If you go and seek out financial advice, you will find a lot of people ready to give you their opinion on the best thing to do with your money.
And they might actually have great advice that is sound, reasonable, and wise. The problem, however, is that it may or may not apply to you… and it’s not always easy to tell the difference.
Here’s the truth about financial advice: Without first taking the time to understand what it is you want, no one can give you the best financial advice for your situation.
That’s the big secret that most experts don’t want to tell you:
When it comes to financial advice, the right answer usually doesn’t come in the format of, “I know exactly what you should do, and it’s this.” At least, a direct, conclusive answer doesn’t come right away.
The real first answer anyone should give you, before digging deeper, is, “it depends.”
Financial Success Isn’t Dependent on One “Right” Answer
Telling someone “it depends” isn’t very flashy or sexy (which is probably why it’s rare to hear this from an expert or a professional).
It’s kind of boring. It might even be a letdown, considering the pros are supposed to have all the answers.
But the truth about financial advice is that it is the best answer you can give someone until you understand their:
- Goals and values, and what matters most or what they want more of in their life
- The priority order of all they want to accomplish
- Specific challenges that need to be overcome, and any opportunities to take advantage of
Only with that kind of context can you then take a look at the financial reality – a balance sheet, cash flow statement, net worth, specific equity or assets, and so on – and begin mapping out a plan to make the best money moves for that specific person and their desires.
Notice that what motivates you, or what you want, or how you want your life to look is what leads the way with financial planning.
The numbers matter, and yes, you have to pay attention to the fundamentals of good money management.
But beyond the basics that you probably already know (like paying down debt, building up savings, and investing wisely), the path you choose can’t be determined by someone else.
You need to know what you want and articulate that to a financial expert who can then engineer you a plan to get it.
The Truth About Financial Advice: It Doesn’t Really Matter What Path You Choose
Here’s another secret most people who want you to see them as the end-all, be-all experts don’t want you to know:
It doesn’t matter what you do.
Seriously! You have endless options for what you could do with your finances, your time, your life.
(Which is why one of the real values in hiring a professional to help you is not in having them tell you what they know: it’s having someone to guide you through the process of choosing from endless options!)
Of course, your choices have conseuqences and someone helping you to build a financial plan should walk you through the tradeoffs, opportunity costs, downside risks and potential upside rewards, and more.
“It doesn’t matter what you do” doesn’t mean you can just do whatever you want and things will be fine.

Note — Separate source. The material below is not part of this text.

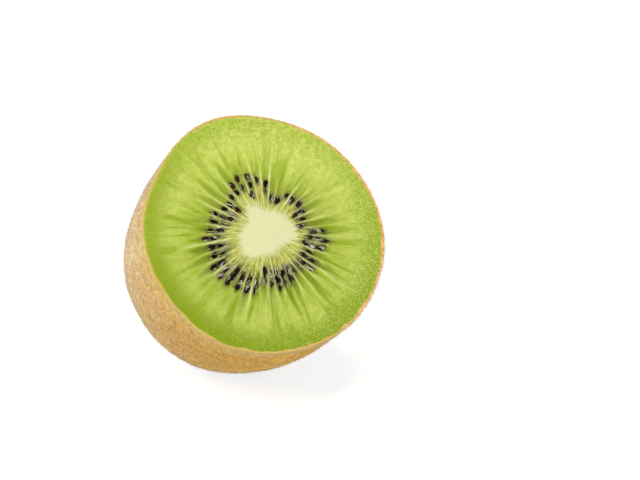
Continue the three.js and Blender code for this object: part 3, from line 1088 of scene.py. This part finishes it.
def make_fuzz():
    """Short stiff hairs all over the skin, each a slim spike that leans over."""
    rng = np.random.default_rng(23)
    root, tip, outward = grow_hairs(rng, skin_outside())
    half_width = rng.uniform(*HAIR_HALF_WIDTH, size=(len(root), 1))
    mesh = spike_mesh("fuzz", root, tip, outward, half_width)
    clump = 0.5 + 0.6 * soft_noise(root * (0.4, 0.4, 1), 0.3, 21)
    tone = np.clip(clump + rng.uniform(-0.25, 0.25, size=len(root)), 0, 1)
    set_attribute(mesh, "tone", np.repeat(tone, 4))
    masks = skin_masks(root)
    # under carries the painted shade of the underside onto the hairs
    for name in ("brown", "under", "yellow"):
        set_attribute(mesh, name, np.repeat(masks[name], 4))
    dress("fuzz", mesh, fuzz_material(), "flesh")


# ---- Floor, light and camera, in metres ----

FLOOR_RADIUS = 1.0
BEND_RADIUS = 0.8
WALL_TOP = 1.4
STAGE_GLOW = (0.60, 0.71, 0.79, 1.0)  # cool, so that light off the fruit leaves no warm cast
STAGE_TONE = (0.54, 0.44, 0.34, 1.0)
SKY_COLOUR = (1.0, 0.88, 0.72, 1.0)
SKY = 0.3
LAMP_DISTANCE = 0.8


def make_stage():
    """A white bowl: a flat floor that bends up into a wall all round."""
    angle = np.linspace(0, math.pi / 2, 16)
    radius = np.concatenate([[0.01, 0.3], FLOOR_RADIUS + BEND_RADIUS * np.sin(angle)])
    height = np.concatenate([[0, 0], BEND_RADIUS * (1 - np.cos(angle))])
    radius, height = np.append(radius, radius[-1]), np.append(height, WALL_TOP)
    turn = np.linspace(0, TAU, 64, endpoint=False)[None, :]
    rings = places_at(radius[:, None], turn, height[:, None])
    quads, fans = ring_faces(*rings.shape[:2])
    mesh = bpy.data.meshes.new("stage")
    places = rings.reshape(-1, 3).tolist() + [(0.0, 0.0, 0.0)]
    mesh.from_pydata(places, [], quads.tolist() + fans[:rings.shape[1]].tolist())
    mesh.shade_smooth()
    mesh.materials.append(Nodes("white_stage").finish(
        Base_Color=STAGE_TONE, Emission_Color=STAGE_GLOW, Emission_Strength=1.0,
        Specular_IOR_Level=0.0))
    add_object("stage", mesh)


def make_light(name, direction, size, power, aim):
    """A round lamp in a direction from what it is aimed at."""
    light = bpy.data.lights.new(name, "AREA")
    light.energy = power
    light.shape = "DISK"
    light.size = size
    lamp = add_object(name, light)
    towards_lamp = Vector(direction).normalized()
    lamp.location = aim + towards_lamp * LAMP_DISTANCE
    lamp.rotation_mode = "QUATERNION"
    lamp.rotation_quaternion = towards_lamp.to_track_quat("Z", "Y")


def make_lights(aim):
    """A large key light from the left, a smaller one from above and an even sky."""
    world = bpy.data.worlds.new("studio")
    world.use_nodes = True
    background = world.node_tree.nodes["Background"]
    background.inputs["Color"].default_value = SKY_COLOUR
    background.inputs["Strength"].default_value = SKY
    bpy.context.scene.world = world
    make_light("key", (-0.73, -0.12, 0.67), size=0.36, power=2.8, aim=aim)
    make_light("top", (0.20, -0.10, 0.95), size=0.22, power=1.4, aim=aim)
    bpy.context.scene.view_settings.view_transform = "Standard"


VIEW_AZIMUTH = -24.8  # degrees, from straight in front of the cut
VIEW_HEIGHT = 22.0
VIEW_DISTANCE = 355 * MM
LENS = 100.0
SENSOR = 36.0
PICTURE = (640, 480)
CUT_MIDDLE = (265.9, 231.5)  # where the middle of the cut lands in the picture


def make_camera(middle):
    """The photo's camera, placed by where the middle of the cut lands in the picture."""
    azimuth, elevation = math.radians(VIEW_AZIMUTH), math.radians(VIEW_HEIGHT)
    back = Vector((math.sin(azimuth) * math.cos(elevation),
                   -math.cos(azimuth) * math.cos(elevation), math.sin(elevation)))
    right = Vector((0, 0, 1)).cross(back).normalized()
    up = back.cross(right)
    pixel = SENSOR / PICTURE[0] / LENS * VIEW_DISTANCE
    aim = (middle + right * (PICTURE[0] / 2 - CUT_MIDDLE[0]) * pixel
           + up * (CUT_MIDDLE[1] - PICTURE[1] / 2) * pixel)
    data = bpy.data.cameras.new("camera")
    data.lens = LENS
    data.sensor_width = SENSOR
    data.clip_start = 0.01
    camera = add_object("camera", data)
    camera.location = middle + back * VIEW_DISTANCE
    camera.rotation_mode = "QUATERNION"
    camera.rotation_quaternion = (aim - camera.location).to_track_quat("-Z", "Y")
    bpy.context.scene.camera = camera


# ---- The scene ----

SEEDS = seed_places()
make_cut(SEEDS)
make_core(SEEDS)
make_seeds(SEEDS)
make_skin()
make_fuzz()
make_stage()
cut_middle = LAID @ Vector((0, 0, 0))
make_lights(cut_middle)
make_camera(cut_middle)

What it means is that most people tend to focus on the wrong thing when it comes to making financial decisions.
The precise path you choose doesn’t matter so much as whether or not you deliberately, mindfully made that choice.
The specific action doesn’t matter so much as whether or not you took an action at all – because you can always iterate from there, but you can’t build on soemthing you never do.
The exact goals you set or things you decide to pursue don’t really make or break you on a path to financial success… it’s whether or not you set goals that matters to you. That you valued, and wanted to achieve in your life.
Once you decide what it is you truly want to do (which is incredibly hard and something most people ignore because it is hard to do that kind of honest soul-searching), there’s another pitfall you need to avoid:
People also fail to spend the time necessary to develop a vision and them commit to it.
Only once you understand what it is you even want for your life – and are willing to commit to making it happen – can you effectively back into, “what’s the best financial move for me to make here?”
It’s reverse engineering.
Knowing what you want and identifying what’s most important to you is the biggest, most critical step in the whole financial planing process.
It’s also the hardest thing to do, and something that most “financial experts” aren’t equipped to help you handle because they’re only thinking about the numbers.
Again, the numbers are critical. None of this means you should ignore opportunities and advice that could help you optimize the financial moves you make.
But what you can input on a spreadsheet (assuming you can accurately assess the value of intangible things that are hard to quantify but are no less important than any other piece of this puzzle) is only a single component of a truly comprehensive, well-designed financial plan that will work for you and get you to where you want to be with your wealth and your life.
It’s Your Choice That Makes All the Difference
Let’s say you know what you want. You’ve evaluated the options ahead of you; you understand the costs and benefits, risks, and rewards, opportunities and trade-offs.
How do you decide?
Here’s one last secret, one last truth about financial advice you should understand: you just pick one.
When we face “hard decisions,” they feel hard not because they are inherently difficult to make.
They feel hard because we’re choosing between equally-good options. There’s no clear-cut answer, and when that is the case, what’s most important is not “geting it right.”
Because there is no one path that is objectively correct, making all others wrong.
What’s important is what you choose, because you chose it. It’s your choice that makes all the difference.